For spectroscopic observations at the edge of the sun, on the contrary, the sine quâ non is translucency. During the great Indian eclipse of August 18th, 1868, the variously colored lines were, by the aid of prismatic analysis, first described, which reveal the chemical constitution of the flamelike prominences, forming an ever-varying, but rarely absent, feature of the solar surroundings. Immediately afterwards, M. Janssen, at Guntoor, and Mr. Norman Lockyer, in England, independently realised a method of bringing them into view without the co-operation of the eclipsing moon. This was done by fanning out with a powerfully dispersive spectroscope the diffused radiance near the sun, until it became sufficiently attenuated to permit the delicate flame-lines to appear upon its rainbow-tinted background. This mischievous radiance which it is the chief merit of a solar eclipse to abolish during some brief moments is due to the action of the atmosphere, and chiefly of the watery vapors contained in it.

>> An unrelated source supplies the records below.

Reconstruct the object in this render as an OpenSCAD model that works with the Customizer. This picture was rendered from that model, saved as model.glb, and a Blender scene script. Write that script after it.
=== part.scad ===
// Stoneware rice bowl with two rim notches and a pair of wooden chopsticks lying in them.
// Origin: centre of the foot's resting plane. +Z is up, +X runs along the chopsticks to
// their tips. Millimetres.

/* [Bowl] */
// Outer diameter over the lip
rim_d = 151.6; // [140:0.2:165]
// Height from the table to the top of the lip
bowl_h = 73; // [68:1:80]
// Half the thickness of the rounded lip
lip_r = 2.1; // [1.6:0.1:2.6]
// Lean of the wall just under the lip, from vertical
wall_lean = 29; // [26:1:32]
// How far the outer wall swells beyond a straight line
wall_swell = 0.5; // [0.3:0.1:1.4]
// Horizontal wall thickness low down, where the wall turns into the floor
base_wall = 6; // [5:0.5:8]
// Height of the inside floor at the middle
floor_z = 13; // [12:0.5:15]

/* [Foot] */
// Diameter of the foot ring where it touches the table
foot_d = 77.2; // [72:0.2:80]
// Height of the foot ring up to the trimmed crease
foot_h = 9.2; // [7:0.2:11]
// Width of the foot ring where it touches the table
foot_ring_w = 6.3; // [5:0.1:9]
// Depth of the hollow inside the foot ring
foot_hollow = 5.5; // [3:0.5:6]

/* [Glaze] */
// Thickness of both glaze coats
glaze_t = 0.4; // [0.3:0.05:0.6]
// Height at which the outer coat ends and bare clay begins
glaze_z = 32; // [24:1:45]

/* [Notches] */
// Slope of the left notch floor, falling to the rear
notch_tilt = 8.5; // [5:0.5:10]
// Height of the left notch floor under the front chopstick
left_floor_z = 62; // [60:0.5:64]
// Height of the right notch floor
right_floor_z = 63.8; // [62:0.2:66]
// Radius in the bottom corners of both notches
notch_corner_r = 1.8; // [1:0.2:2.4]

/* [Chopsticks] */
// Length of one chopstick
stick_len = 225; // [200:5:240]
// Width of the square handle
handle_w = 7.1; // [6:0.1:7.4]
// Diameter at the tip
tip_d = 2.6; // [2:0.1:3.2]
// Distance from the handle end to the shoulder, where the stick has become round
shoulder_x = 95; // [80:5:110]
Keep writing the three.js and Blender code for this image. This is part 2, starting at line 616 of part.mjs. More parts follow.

Were our earth stripped of its cloud of all-sustaining air, and presented, like its satellite, bare to space, the sky would appear perfectly black up to the very rim of the suns disc a state of things of all others (vital necessities apart) the most desirable to spectroscopists. The best approach to its attainment is made by mounting a few thousand feet above the earths surface. In the drier and purer air of the mountains, glare notably diminishes, and the tell-tale prominence-lines are thus more easily disengaged from the effacing lustre in which they hang, as it were suspended.
The Peak of Teneriffe, as we have seen, offers a marked exception to this rule, the impalpable dust diffused through the air giving, even at its summit, precisely the same kind of detailed reflection as aqueous vapors at lower levels. It is accordingly destitute of one of the chief qualifications for serving as a point of vantage to observers of the new type.